顕在層とは、すでに提供している商品やサービスを認識し、その購入を検討しているユーザーの層のことを指します。

顕在層ユーザーは、商品やサービスについての基本的な情報を知っていることが多く、それが自分のニーズや問題を解決するかどうかを判断する段階にあると言えます。

そこで、顕在層へのアプローチにおいては、彼らが購入を決断するための情報を提供することが重要となります。具体的な価格、性能、口コミ、アフターサービスの詳細など、商品やサービスの詳細情報を明確に伝えることで、購入の障壁を取り除きます。

また、同じ商品やサービスを提供している競合他社との違いを明確にすることも重要です。自社の商品やサービスが他社のものと比較してどのような優位性を持っているのか、具体的な例を示すことで、ユーザーに自社の商品やサービスを選ぶ理由を提供しましょう。

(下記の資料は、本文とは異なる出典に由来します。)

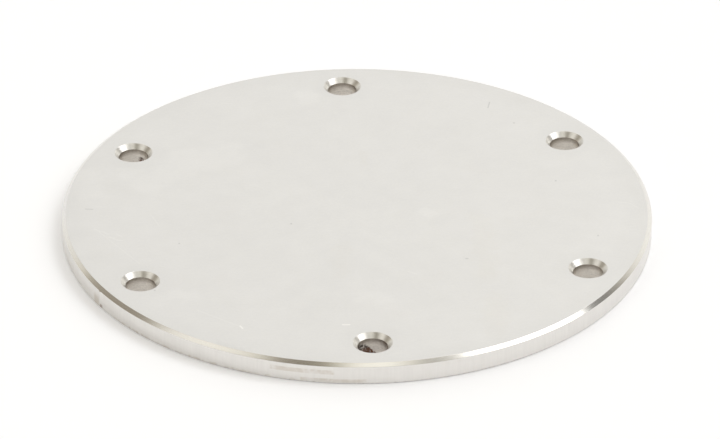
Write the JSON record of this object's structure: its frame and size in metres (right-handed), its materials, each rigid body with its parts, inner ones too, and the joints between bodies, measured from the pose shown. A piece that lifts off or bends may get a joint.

さらに、信頼感を高めるための情報もアピールすることが重要です。自社の信頼性を証明するための資格、認証、商品の品質保証、既存顧客の評価や体験談などの情報はユーザーが安心して購入を決断できるようにするための重要な要素となります。

まとめ

この記事では、潜在層と顕在層の違いや、それぞれに効果的なアプローチ方法について解説しました。

潜在層と顕在層をしっかりと理解し、適切なアプローチ方法を選択することは、効果的なマーケティング戦略を立てる上で重要です。

それぞれのターゲット層に適したメッセージを伝えることで、より多くの顧客を獲得し、ビジネスの成果を最大限に上げることができるようになるでしょう。